Single by Jerry Gray and His Orchestra
- A-side: "Re-Stringing the Pearls (A Ball of Twine)"
- Released: 1951
- Recorded: 1951
- Genre: Big band
- Length: 2:53
- Label: Decca
- Composer: Marty Gold
- Lyricist: Al Alberts

= Tell Me Why (1951 song) =

1951 song by Marty Gold

"Tell Me Why" is a popular song written by Marty Gold with the lyrics by Al Alberts. The song was published in 1951.

The first version of the song released was a recording by Jerry Gray and his orchestra, released by Decca company in 1951, as catalog number 27621, with the flip side "Restringing the Pearls", by Skeets McDonald (released by Capitol Records as catalog number 1957, with the flip side "Be My Life's Companion").

==Renditions==
- A successful version of the song was recorded by Al Alberts' group, the Four Aces, on October 23, 1951, and released later the same year by Decca Records as catalog number 27860. It first reached the Billboard charts on November 30, 1951, and lasted 24 weeks on the chart, peaking at number two. The flip side was "A Garden in the Rain," also a success for the Aces.
- It was also recorded a brief time later by Eddie Fisher in a version that scored the Top 10. This version was recorded on December 5, 1951, and released by RCA Victor Records as catalog number 20-4444. It first reached the Billboard charts on December 28, 1951, and lasted 19 weeks on the chart, peaking at number seven. The flip side featured the song "Trust in Me."
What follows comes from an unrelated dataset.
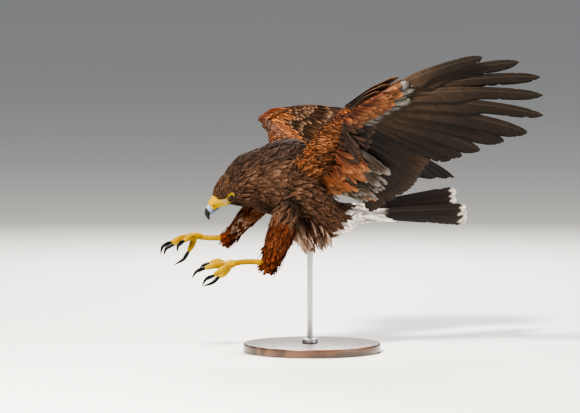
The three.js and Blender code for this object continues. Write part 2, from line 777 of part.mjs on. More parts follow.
function leg(name) {
  const { thigh, tarsus, palm, toes } = LEGS[name];
  const thighBody = (grow) => roundBody(thigh, { around: 14, rows: 10, grow });
  const palmBody = (grow) => roundBody(palm, { around: 10, rows: 6, grow });
  show(`thigh_${name}`, cut(thighBody(0), torsoBody(GAP)), 'rufous');
  const shank = roundBody(tarsus, { around: 9, rows: 7 });
  show(`tarsus_${name}`, cut(shank, thighBody(GAP), palmBody(GAP)), 'yellow');
  show(`foot_${name}`, palmBody(0), 'yellow');
  const made = [];
  for (const [toe, route] of Object.entries(toes)) {
    const [start, knuckle, end, arch, tip] = route;
    const joints = sized([start, knuckle, end], TOE_SIZES);
    const toeBody = (grow) => roundBody(joints, { around: 7, rows: 5, grow });
    const clawBody = roundBody(sized([end, arch, tip], CLAW_SIZES), { around: 5, rows: 5 });
    show(`toe_${toe}_${name}`, cut(toeBody(0), palmBody(GAP), ...made), 'yellow');
    show(`claw_${toe}_${name}`, cut(clawBody, toeBody(GAP)), 'talon');
    made.push(toeBody(GAP));
  }
}

stand();
body();
head();
tail();
wing('left');
wing('right');
leg('left');
leg('right');

export default bird;
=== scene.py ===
"""A life-size Harris hawk coming in to land, held over a round base by a steel rod."""

import math
import random

import bmesh
import bpy
import numpy as np
from bpy.props import FloatProperty, FloatVectorProperty, PointerProperty
from mathutils import Euler, Matrix, Vector, noise
from mathutils.bvhtree import BVHTree
from mathutils.kdtree import KDTree


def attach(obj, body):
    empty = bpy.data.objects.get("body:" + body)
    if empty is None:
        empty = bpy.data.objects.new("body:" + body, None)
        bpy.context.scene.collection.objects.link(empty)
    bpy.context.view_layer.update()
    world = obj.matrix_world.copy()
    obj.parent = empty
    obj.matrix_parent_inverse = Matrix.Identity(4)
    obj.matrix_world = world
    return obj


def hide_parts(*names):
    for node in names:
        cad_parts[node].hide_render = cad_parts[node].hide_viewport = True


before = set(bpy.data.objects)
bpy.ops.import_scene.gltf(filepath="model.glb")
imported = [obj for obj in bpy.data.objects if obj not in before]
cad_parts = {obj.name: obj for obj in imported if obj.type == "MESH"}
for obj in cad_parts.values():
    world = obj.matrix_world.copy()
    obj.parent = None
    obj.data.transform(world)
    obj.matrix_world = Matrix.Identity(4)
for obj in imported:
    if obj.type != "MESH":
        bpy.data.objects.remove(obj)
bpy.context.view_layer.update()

bl_info = {
    "name": "Harris hawk model",
    "version": (1, 0, 0),
    "blender": (4, 5, 0),
    "location": "3D View > Sidebar > Hawk",
    "description": "Feathers, bill, feet and stand of a life-size hawk",
    "category": "Add Mesh",
}

MM = 0.001
TURN = 2 * math.pi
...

- Bobby Vinton released "Tell Me Why" in 1964. Vinton's version spent eight weeks on the Billboard Hot 100 chart, peaking at number 13, while reaching number three on Billboard's Pop-Standards Singles chart, and number 11 on the Cash Box Top 100. In Canada, Vinton's version debuted at number 11 in the first issue of the RPM "Top Forty-5s" chart. Vinton's version was ranked number 63 on Cash Boxs "Top 100 Chart Hits of 1964".
- A version was recorded by Dinah Washington (recorded January 1952, released by Mercury Records as catalog number 8267, with the flip side "Wheel of Fortune").
- Alberto Semprini with Rhythm Acc. recorded it in London on March 26, 1952, as the third song of the medley "Part 2. Hit Medley of Foxtrots" along with "The Little White Cloud That Cried" and "I'm Lucky to Have You". It was released by EMI on the His Master's Voice label as catalog number B 10263.
- The Mastertouch Piano Roll Company of Australia released the song on a piano roll, catalogue number AD 4657, in 1951.